The House of Dampierre played an important role during the Middle Ages. Named after  Dampierre, in the Champagne region, where members first became prominent, members of the family were later Count of Flanders, Count of Nevers, Counts and Dukes of Rethel, Count of Artois and Count of Franche-Comté.

Guy II of Dampierre, with his wedding with Mathilde of Bourbon, became also lord of Bourbon and founded the House of Bourbon-Dampierre.

The senior line of the House came to an end with the death of Margaret III in March 1405. She was succeeded in Flanders, Artois, Nevers and Franche-Comté by her eldest son John the Fearless and in Rethel by her younger son Anthony, which marked the start of the House of Valois-Burgundy. The junior line, springing from a younger son of Guy I reigning in Namur, ended in 1429.  The earliest known member of the House of Dampierre is Guy I of Dampierre, great-grandson of Guy I of Montlhéry through his son Milo I of Montlhéry.

The members of the House of Dampierre had an antagonistic relation with the House of Avesnes.

Origin of the House: feud between Dampierre and Avesnes

Baldwin, the first emperor of the Latin Empire of Constantinople, was as Baldwin IX Count of Flanders and as Baldwin VI Count of Hainaut. Baldwin had only daughters and was in turn succeeded by his daughters Joan (reigned 1205-1244) and Margaret II (reigned 1244-1280).
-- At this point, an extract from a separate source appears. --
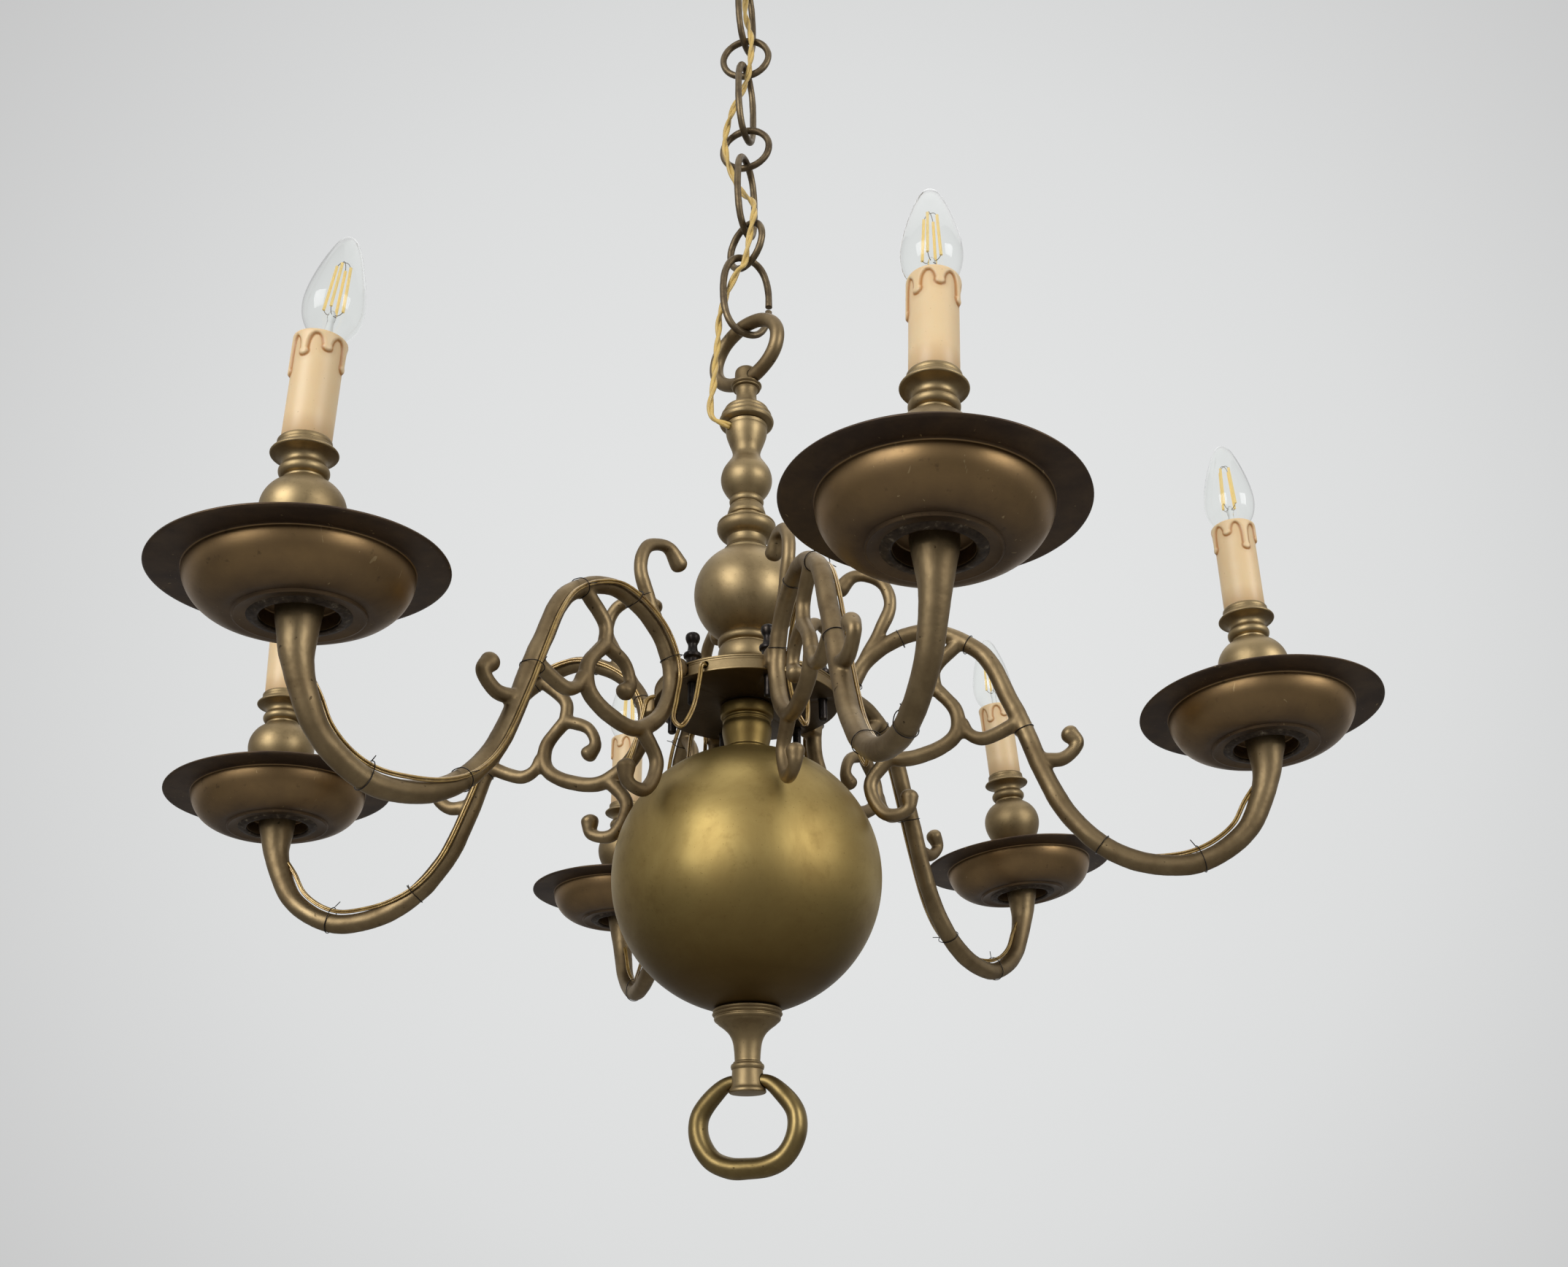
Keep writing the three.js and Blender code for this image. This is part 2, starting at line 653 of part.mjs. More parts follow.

In 1212 Margaret II married Bouchard d'Avesnes, a prominent Hainaut nobleman. This was apparently a love match, though it was approved by Margaret's sister Joan, who had herself recently married. The two sisters subsequently had a falling-out over Margaret's share of their inheritance, which led Joan to attempt to get Margaret's marriage dissolved. She alleged that the marriage was invalid, and without much inspection of the facts of the case Pope Innocent III condemned the marriage, though he did not formally annul it. Bouchard and Margaret continued as a married couple, having 3 children, as their conflict with Joan grew violent and Bouchard was captured and imprisoned in 1219. He was released in 1221 on the condition that the couple separate and that Bouchard get absolution from the pope. While he was in Rome, Joan convinced Margaret to remarry, this time to William II of Dampierre, a nobleman from Champagne. From this marriage Margaret had two sons: William II, Count of Flanders and Guy of Dampierre. This situation caused something of a scandal, for the marriage was possibly bigamous, and violated the church's strictures on consanguinity as well. The disputes regarding the validity of the two marriages and the legitimacy of her children by each husband continued for decades, becoming entangled in the politics of the Holy Roman Empire and resulting in the long War of the Succession of Flanders and Hainault.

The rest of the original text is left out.